What’s more, there’s lots of it.

“It’s stacked up in neat rows ready to process,” says Doyle. “It’s visible from satellite it’s so large. It just needs to be packaged up and sent to a smelter.”

How much revenue it will all generate remains to be seen. That the margins will be high is clear. And given that local smelters have taken this ore before, in the Sons of Gwalior days, there aren’t likely to be any unpleasant surprises in regard to processing or penalties.
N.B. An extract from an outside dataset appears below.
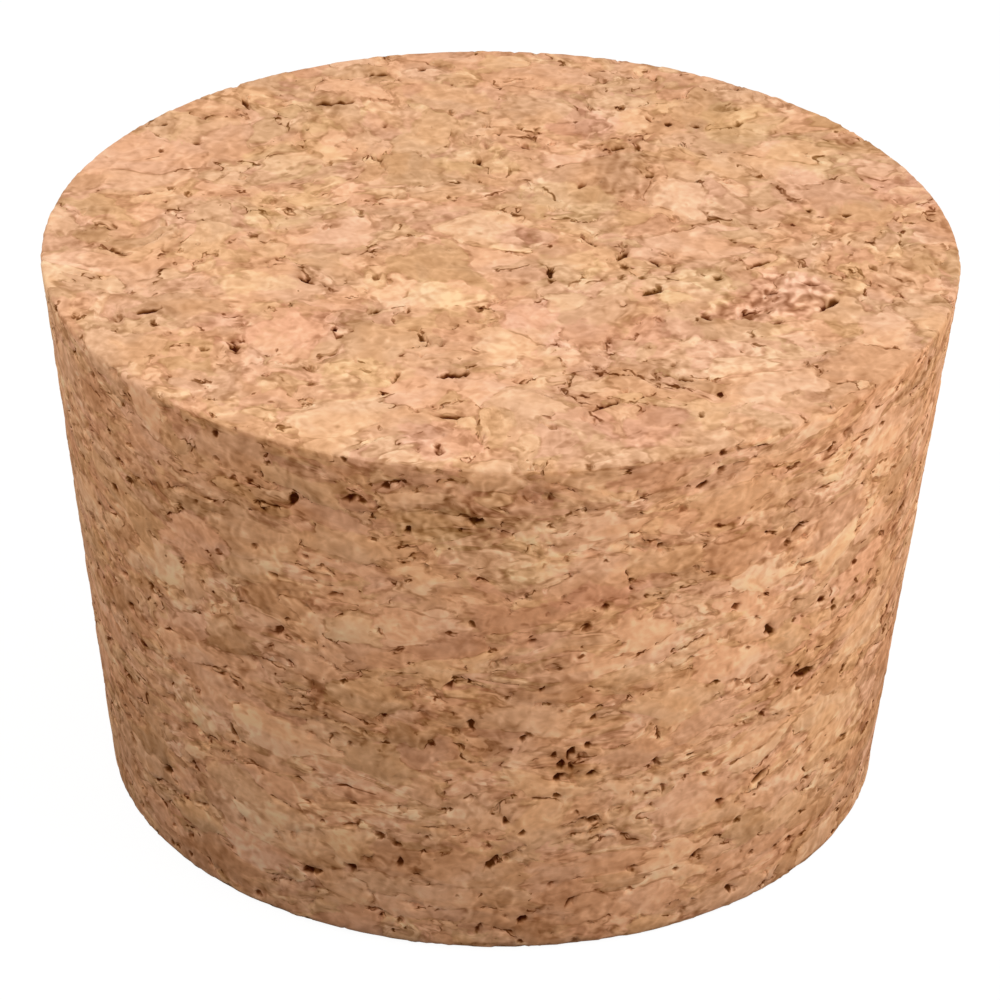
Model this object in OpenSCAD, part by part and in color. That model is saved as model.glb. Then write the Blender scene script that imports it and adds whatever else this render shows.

And the recent strength in silver on the commodity markets bodes well too.

No forecasts are currently in the market, and the resource numbers are historic in nature so it’s hard to hang anything official on the stockpiles on Ukalunda, but it seems clear that we’re talking at the level of tens of millions of Australian dollars.

To be able to turn around that sort of revenue from a mining project in short order is a rare thing indeed, and is the reason why Doyle is confident he can move NQ from the ISDX Exchange to the main board in London in fairly short order.

It’s also why he’s confident that he’ll be able to unlock the funding to do more serious exploration work across the wider potential of Ukalunda, and also in due course to re-open the Sunbeam mine itself.

“There’s a substantial amount of copper that’s never been drilled,” says Doyle. “There’s a wall of it a couple of hundred metres long and ten metres high running at high grade.”

Pictures which Doyle carries on his phone show it to be an outcrop of significant scale indeed, and if the ground had not been tied up in the legal wreckage that was Sons of Gwalior would doubtless have been drilled out years ago.

Doyle would also like to move towards a JORC resource for the gold potential and do some further work on the zinc potential.

So plenty to be getting on with, and plenty that can be achieved if the initial cashflow from the silver stockpiles can be brought on stream. The prospect of that cash means that Doyle is less concerned about fundraising as he moves the company on to the main board, although he may issue some new equity just to give liquidity a boost.

And that strength in depth may just allow for further deals to take shape along the way. Watch this space.